Another and more serious criticism, again of Government policy, is that which is referred to in the Report itself. May I first read what is set out at page 51 of this beautifully produced, but rather gaudily coloured Report, discussing what is going on in North Borneo. It is there written: In North Borneo, U.K. Government's attitude towards C.D.C. undertaking projects without a partner has inhibited progress on several agricultural schemes which could have been handled by extension from the secured base of C.D.C.'s successful Borneo Abaca project. At this stage I do not want to go into too much detail as to the advisability or otherwise of schemes in partnership with other people. But whether you think it is a good idea that C.D.C. should, in the main, operate with partners or not, it is surely going against the laid down objectives of the Corporation that they should be prevented from undertaking works which are admittedly of use in an area where they should be operating, and which they believe not only should be carried out but can conveniently and efficiently be carried out from their existing sources of administration—that they should be forbidden on what appears to be purely doctrinaire grounds to undertake any new projects unless there can be found a suitable private enterprise partner. I hope that the noble Earl will be able to tell us categorically that that is in fact not the policy of his Department; that he is prepared, provided the case that is made out is a good one, to authorise without undue delay entirely independent projects by C.D.C., whether they are able to get a partner or not.

Perhaps I may say a few words now on this question of partnership—how much there should be partnership and how much C.D.C. should act as an entirely independent body.
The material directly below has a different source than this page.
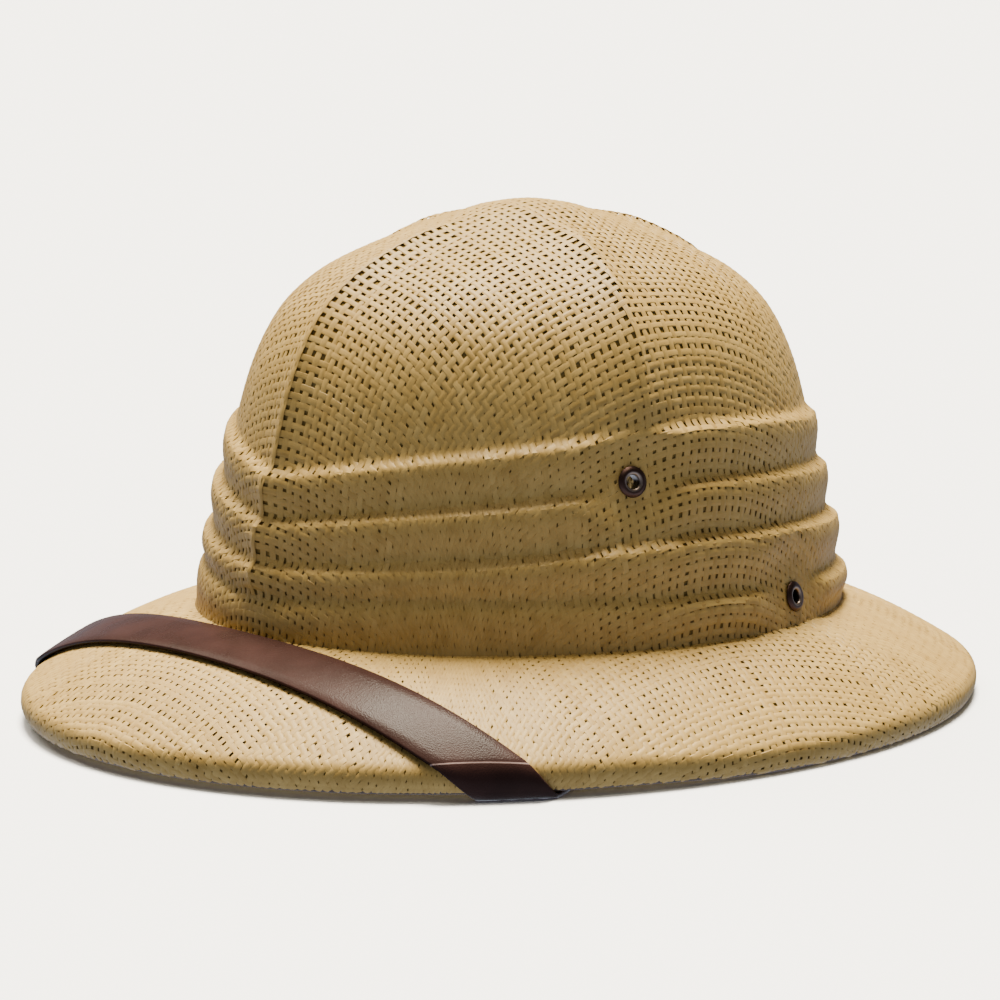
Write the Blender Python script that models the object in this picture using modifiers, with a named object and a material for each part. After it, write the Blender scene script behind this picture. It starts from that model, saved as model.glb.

My own view is that there is no reason whatsoever why C.D.C. should have to operate independently or why it should have to operate in partnership; each case should be taken on its own merits. Undoubtedly, where suitable partners exist, and in particular where there are local partners, people who are already engaged in some form of activity in the particular area, people whose livelihood depends on that particular area, every encouragement should be given to entering into partnership with such people or such groups.

I further feel that there is much to be said for working in partnership with people who are not already in that area —bringing in outside people who would not otherwise have come, and who either have money that they are prepared to invest or have a particular type of expertise which is going to make a joint project far more valuable to the area than it would be without that expertise. As an example of that, it seems to me that it is an admirable arrangement which the Corporation has entered into with Courtauld's in Swaziland, where the Corporation developed the forestry and has grown the raw material. To enter into co-operation with a firm which is well experienced in the use of that raw material and in producing from it something of value and giving employment, is an admirable form of partnership. It is one which I hope will continue and of which we shall see more in the years to come.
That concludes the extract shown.